Бредем, сворачиваем от берега на бульвар, где вековечные липы. Липы цветут, и чувствую я, что надо мне сказать ей. А что скажешь? Встречались мы с нею редко, была она дочь богатого инженера, который где-то там в степях строил какой-то там чудовищный мост и получал за этот мост не менее чудовищные деньги, и, того гляди, мог мою Сойку перевезти в самый Петербург. Собой Софья Петровна была строга и во всем обожала точность и честность, а в особенности в вопросах литературы, которая тогда неслыханно властвовала над умами. Знала она ее, как древний начетчик, а не дай вам бог ошибиться и не так ей ответить. Не простит. И поэтому молодые люди старались литературных разговоров с нею не вести.
1
Идем мы, следовательно, под липами. Я счастлив и без особого основания чувствую себя, как река, которая окраится, то есть когда у ней лед отстанет от берегов и она обозначит себя. Как вдруг ни с того ни с сего Софья Петровна меня спрашивает: «Филипп! Вы любите Лермонтова?» Вечер был уже, но глаза ее я видел: ласковые и строгие такие. Чувствую, что, ответь я ей по-настоящему, она способна полюбить меня на всю жизнь; да и я под этим взглядом сознаю, что люблю ее страстнейше, до безумия люблю, так что иначе как к смерти в случае отказа и свернуть некуда. Но одновременно с этим чувствую, что сердце у меня закатывается и ломота в нем этакая ровная и опасная; значит, не иначе, что произойдет сейчас что-то необычайно глупое и страшное.

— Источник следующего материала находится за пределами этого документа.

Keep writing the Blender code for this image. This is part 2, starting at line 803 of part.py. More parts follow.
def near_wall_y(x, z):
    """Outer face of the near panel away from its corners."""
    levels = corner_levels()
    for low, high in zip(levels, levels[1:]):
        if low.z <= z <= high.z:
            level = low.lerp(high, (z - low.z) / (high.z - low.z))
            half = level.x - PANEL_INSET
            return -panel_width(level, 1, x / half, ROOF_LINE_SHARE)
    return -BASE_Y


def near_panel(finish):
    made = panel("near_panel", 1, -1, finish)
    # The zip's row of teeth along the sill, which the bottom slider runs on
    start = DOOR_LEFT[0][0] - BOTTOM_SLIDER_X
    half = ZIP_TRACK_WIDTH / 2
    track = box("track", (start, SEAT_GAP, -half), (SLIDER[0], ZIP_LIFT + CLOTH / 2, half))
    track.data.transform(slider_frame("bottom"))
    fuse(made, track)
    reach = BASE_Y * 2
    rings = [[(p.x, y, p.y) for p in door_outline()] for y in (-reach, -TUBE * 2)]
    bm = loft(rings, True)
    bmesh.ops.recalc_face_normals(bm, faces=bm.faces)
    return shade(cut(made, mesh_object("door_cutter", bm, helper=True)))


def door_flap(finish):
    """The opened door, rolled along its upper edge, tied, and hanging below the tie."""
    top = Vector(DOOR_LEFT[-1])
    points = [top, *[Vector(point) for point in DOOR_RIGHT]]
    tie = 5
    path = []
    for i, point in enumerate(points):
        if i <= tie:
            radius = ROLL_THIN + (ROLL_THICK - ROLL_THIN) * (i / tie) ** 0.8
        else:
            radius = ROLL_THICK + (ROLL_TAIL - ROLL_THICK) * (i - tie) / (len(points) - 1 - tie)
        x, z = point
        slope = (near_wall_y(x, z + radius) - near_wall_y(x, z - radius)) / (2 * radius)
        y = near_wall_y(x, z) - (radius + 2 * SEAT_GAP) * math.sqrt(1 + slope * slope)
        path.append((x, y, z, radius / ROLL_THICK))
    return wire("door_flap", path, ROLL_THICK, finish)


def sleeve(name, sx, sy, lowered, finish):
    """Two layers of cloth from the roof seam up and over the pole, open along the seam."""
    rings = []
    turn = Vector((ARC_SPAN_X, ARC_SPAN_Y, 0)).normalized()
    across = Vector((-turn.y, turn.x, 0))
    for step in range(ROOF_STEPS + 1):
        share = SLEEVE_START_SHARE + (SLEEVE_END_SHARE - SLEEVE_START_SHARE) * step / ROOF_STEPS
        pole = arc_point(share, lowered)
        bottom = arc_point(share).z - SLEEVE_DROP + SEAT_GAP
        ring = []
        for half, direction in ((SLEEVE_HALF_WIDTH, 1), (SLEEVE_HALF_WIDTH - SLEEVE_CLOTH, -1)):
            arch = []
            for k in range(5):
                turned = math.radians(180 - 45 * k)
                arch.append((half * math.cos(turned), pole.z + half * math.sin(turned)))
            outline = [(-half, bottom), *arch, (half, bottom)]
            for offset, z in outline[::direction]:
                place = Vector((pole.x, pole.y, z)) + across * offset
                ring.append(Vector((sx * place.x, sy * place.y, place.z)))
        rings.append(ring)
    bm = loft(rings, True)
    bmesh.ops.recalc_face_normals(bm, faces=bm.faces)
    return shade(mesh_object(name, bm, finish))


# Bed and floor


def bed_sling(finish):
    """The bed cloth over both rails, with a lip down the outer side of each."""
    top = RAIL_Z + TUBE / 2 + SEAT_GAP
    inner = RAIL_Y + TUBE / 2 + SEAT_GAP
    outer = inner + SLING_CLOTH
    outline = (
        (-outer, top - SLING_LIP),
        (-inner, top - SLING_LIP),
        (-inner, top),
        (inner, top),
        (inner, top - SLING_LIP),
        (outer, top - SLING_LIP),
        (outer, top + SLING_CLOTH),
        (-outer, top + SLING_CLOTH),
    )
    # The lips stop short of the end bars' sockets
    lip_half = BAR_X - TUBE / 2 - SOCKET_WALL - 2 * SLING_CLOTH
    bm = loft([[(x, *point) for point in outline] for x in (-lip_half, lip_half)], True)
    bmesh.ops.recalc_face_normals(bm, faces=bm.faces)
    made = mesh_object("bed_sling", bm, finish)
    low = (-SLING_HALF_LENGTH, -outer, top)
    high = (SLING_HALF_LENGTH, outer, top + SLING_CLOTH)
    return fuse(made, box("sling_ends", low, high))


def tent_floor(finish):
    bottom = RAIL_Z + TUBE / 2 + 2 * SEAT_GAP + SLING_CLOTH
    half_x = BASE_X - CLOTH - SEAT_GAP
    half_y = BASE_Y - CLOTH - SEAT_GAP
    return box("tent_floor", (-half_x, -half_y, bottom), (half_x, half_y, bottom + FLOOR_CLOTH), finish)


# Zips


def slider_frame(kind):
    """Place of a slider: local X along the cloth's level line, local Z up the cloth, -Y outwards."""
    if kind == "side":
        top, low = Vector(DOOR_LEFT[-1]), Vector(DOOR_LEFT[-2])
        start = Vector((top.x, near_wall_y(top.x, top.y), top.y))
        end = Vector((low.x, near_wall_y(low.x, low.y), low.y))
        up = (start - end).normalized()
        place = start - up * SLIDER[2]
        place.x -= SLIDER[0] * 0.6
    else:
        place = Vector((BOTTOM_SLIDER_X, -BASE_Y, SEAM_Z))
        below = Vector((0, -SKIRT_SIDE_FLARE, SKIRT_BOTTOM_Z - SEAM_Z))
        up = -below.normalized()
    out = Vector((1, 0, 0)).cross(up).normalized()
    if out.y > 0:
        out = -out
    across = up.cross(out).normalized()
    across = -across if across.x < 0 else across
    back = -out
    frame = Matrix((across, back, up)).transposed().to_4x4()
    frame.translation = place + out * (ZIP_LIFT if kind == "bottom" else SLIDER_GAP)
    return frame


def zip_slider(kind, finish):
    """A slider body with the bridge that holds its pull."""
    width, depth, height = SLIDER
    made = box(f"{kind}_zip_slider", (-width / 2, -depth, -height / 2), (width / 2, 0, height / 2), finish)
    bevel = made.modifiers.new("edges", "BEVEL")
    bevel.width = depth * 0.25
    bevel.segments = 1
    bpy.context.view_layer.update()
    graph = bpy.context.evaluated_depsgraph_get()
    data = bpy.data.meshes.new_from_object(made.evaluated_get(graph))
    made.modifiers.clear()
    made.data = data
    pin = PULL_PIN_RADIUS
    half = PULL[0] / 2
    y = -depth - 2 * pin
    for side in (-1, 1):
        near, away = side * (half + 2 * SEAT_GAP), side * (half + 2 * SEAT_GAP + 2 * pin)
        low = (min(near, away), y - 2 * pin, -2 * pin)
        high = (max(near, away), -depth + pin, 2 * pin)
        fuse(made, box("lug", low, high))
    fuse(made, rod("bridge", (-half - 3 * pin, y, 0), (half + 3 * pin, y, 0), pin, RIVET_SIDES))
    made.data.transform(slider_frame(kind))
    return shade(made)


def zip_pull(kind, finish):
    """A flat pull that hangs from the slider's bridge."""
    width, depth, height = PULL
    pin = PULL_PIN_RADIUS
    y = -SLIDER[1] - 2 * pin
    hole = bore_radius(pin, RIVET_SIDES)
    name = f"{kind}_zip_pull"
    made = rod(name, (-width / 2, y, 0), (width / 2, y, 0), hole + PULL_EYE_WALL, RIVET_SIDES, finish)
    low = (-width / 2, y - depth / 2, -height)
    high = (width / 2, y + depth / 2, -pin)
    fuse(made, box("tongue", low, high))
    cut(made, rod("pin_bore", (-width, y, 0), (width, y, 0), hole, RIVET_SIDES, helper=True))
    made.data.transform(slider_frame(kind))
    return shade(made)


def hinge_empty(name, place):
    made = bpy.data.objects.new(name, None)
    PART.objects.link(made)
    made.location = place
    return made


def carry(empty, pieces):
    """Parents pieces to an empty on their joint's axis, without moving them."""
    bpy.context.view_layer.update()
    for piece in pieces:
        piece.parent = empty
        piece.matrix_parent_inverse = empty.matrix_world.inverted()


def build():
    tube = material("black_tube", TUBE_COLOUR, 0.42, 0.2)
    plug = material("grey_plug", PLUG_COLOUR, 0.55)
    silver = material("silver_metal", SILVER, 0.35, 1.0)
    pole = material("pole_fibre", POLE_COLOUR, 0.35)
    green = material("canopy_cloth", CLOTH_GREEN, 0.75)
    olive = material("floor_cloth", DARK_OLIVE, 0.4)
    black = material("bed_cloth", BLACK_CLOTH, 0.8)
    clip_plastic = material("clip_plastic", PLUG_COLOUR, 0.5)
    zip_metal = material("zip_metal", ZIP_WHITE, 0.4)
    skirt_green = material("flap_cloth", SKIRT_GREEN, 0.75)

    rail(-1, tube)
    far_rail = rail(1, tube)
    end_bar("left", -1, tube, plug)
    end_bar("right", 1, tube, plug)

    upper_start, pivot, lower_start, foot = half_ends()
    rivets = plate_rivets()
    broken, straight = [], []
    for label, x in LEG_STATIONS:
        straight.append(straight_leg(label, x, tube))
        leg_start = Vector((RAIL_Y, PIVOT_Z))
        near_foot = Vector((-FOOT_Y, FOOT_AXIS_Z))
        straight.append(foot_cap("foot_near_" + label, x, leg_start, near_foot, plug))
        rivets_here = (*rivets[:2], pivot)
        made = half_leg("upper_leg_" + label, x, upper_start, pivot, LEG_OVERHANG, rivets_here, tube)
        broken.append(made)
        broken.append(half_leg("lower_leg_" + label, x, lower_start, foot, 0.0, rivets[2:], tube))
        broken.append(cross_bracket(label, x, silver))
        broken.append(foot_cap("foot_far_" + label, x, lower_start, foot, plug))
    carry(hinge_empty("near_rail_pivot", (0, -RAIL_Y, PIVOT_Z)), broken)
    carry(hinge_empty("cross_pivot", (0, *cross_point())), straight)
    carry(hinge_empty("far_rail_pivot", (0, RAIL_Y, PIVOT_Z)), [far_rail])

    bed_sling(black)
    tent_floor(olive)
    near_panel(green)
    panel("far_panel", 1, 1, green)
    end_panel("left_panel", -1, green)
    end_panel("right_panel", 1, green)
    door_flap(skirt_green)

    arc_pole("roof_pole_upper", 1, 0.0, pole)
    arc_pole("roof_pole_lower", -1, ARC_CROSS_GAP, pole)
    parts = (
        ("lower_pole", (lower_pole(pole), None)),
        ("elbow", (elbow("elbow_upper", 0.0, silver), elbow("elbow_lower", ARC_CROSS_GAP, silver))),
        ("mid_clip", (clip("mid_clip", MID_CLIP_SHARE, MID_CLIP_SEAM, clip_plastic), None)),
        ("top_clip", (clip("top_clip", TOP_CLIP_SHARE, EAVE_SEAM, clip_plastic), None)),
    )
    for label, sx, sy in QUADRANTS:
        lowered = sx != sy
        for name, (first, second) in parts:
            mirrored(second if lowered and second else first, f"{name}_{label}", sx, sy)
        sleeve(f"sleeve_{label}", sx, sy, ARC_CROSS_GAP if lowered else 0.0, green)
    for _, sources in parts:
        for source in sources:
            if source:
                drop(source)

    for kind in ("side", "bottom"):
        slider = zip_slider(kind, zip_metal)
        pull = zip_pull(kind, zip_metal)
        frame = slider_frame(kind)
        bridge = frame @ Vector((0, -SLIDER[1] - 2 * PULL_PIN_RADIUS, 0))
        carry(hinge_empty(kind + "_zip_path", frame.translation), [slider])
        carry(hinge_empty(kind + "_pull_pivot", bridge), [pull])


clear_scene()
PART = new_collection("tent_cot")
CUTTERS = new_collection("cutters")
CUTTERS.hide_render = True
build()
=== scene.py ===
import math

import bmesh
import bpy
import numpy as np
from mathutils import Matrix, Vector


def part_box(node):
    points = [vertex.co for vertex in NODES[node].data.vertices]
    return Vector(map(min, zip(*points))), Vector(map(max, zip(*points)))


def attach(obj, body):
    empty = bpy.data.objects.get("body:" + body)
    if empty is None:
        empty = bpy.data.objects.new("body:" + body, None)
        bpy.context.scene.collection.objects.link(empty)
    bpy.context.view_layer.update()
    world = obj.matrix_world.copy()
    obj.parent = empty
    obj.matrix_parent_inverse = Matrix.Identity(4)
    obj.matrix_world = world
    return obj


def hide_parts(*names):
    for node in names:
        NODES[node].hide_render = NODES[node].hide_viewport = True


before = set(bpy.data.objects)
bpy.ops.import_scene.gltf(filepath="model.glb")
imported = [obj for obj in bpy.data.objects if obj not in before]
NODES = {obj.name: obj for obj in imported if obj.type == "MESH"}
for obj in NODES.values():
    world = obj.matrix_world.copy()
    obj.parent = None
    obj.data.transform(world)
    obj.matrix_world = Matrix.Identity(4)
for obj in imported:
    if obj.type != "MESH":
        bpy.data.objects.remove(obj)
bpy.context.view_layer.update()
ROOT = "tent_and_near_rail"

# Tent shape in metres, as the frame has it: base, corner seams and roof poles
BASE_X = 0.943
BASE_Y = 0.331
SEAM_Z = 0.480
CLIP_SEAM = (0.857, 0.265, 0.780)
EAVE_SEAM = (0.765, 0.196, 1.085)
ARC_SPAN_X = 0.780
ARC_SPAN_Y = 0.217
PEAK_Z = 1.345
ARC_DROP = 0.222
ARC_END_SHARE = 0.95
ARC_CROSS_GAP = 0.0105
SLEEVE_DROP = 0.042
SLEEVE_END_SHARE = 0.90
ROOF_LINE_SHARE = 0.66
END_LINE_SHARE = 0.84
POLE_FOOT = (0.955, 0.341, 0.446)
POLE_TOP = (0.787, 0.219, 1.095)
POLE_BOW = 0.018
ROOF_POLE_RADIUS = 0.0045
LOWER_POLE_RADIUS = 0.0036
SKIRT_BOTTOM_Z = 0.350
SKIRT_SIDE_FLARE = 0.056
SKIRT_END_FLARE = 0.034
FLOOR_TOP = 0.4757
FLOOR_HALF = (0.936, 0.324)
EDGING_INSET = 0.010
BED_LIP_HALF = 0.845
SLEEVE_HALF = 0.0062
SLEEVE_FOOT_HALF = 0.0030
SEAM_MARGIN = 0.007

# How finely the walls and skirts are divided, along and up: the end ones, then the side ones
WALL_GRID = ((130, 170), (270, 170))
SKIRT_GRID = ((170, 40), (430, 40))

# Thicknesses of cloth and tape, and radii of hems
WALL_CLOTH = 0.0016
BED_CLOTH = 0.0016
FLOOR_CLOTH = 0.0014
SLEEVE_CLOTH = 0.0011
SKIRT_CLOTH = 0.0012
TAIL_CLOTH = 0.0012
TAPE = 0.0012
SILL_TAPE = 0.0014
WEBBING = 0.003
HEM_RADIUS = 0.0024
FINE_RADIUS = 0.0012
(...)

«Да, люблю, – говорю, – и мало того: люблю черезмерно и многое помню наизусть. Вот слушайте «Боярина
Оршу».
А точно, «Боярина Оршу» я затвердил дня три назад, и всем нравилось, как я его читаю, а тут, думаю, бульвар, липы резонируют, голос, думаю, понесется так, что сердца дрогнут и скалы повергнутся. Только открыл я рот и повелительно произнес первую строчку, как она меня бесцеремонно, хотя и нежно, перебивает: «Боже мой, Филипп, какой у вас вдумчивый и умный голос! Я хочу, чтоб вы прочли мне «По небу полуночи...». – «Прекрасно».